Kenzie Just Dropped an EP for Anyone Stuck Between Who They Were and Who They’re Becoming
- Jennifer Gurton

- 2 hours ago
- 2 min read

Kenzie just dropped an EP that feels like scrolling through your own thoughts at 2AM and realizing you don’t actually have control over any of it.
notes from the in between doesn’t play by traditional pop rules. There’s no clear arc, no emotional bow tied at the end. Instead, it sits in that uncomfortable space between who you were and who you’re becoming, and refuses to rush through it.
Let’s call it out. Most pop projects still hand-feed listeners a narrative. Heartbreak, healing, glow-up, done. This EP rejects that completely. It leans into confusion, unresolved tension, and the kind of emotional limbo that actually defines your early twenties.
Sonically, the project keeps things fluid. Minimal, moody production dominates, but there are flashes of energy that cut through just enough to keep it from sinking into monotony. It never feels overproduced. If anything, it feels intentionally exposed, like the music is leaving space for the emotion to sit front and center.
Tracks like “mutual destruction” and “kleptomaniac” lean into moral grey zones, where attraction and self-sabotage blur together in ways that feel a little too real. Meanwhile, “sophie” anchors the project emotionally, grounding it in personal reflection without over-explaining itself. And then “where do we go” zooms out into something bigger, questioning what any of this even means when nothing feels permanent.

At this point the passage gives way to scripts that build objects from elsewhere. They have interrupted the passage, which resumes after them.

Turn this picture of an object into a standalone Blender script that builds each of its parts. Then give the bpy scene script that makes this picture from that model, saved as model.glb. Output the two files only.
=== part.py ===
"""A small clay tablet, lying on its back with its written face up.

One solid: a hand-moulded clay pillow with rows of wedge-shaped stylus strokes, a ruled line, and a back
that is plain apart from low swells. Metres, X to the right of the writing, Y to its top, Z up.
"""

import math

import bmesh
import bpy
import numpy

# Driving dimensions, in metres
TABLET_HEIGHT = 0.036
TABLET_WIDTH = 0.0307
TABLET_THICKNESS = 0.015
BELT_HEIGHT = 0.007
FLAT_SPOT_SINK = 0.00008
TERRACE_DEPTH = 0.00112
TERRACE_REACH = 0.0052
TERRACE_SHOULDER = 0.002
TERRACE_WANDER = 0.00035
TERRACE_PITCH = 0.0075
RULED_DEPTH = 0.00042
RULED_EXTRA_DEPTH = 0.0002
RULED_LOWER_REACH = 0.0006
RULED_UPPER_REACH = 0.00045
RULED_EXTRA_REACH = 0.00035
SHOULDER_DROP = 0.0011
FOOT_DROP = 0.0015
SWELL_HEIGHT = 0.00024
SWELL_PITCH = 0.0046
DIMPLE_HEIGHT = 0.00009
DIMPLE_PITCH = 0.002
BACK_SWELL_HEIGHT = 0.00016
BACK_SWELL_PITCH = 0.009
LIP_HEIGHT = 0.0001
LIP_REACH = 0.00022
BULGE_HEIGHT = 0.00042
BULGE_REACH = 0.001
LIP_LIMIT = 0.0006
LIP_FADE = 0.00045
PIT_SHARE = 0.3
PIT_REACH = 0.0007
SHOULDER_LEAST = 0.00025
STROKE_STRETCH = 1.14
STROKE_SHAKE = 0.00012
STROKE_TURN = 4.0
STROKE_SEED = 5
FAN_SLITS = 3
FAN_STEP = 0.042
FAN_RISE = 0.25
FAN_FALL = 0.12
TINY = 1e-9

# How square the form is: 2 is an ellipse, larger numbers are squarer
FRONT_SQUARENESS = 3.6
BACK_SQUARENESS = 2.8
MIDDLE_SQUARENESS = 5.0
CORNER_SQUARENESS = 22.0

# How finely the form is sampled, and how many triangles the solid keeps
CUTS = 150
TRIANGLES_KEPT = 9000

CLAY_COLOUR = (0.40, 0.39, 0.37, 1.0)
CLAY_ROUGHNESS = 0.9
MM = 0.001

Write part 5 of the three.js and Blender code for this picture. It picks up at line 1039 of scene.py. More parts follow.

Vocally, Kenzie keeps it raw. There’s no over-polished perfection here. Her delivery feels fragile in a way that actually works, like she’s still figuring things out mid-song instead of presenting a finished version of herself.
What makes this EP land is its refusal to fake growth. It doesn’t pretend to have answers. It doesn’t rush toward closure. It just exists in the mess.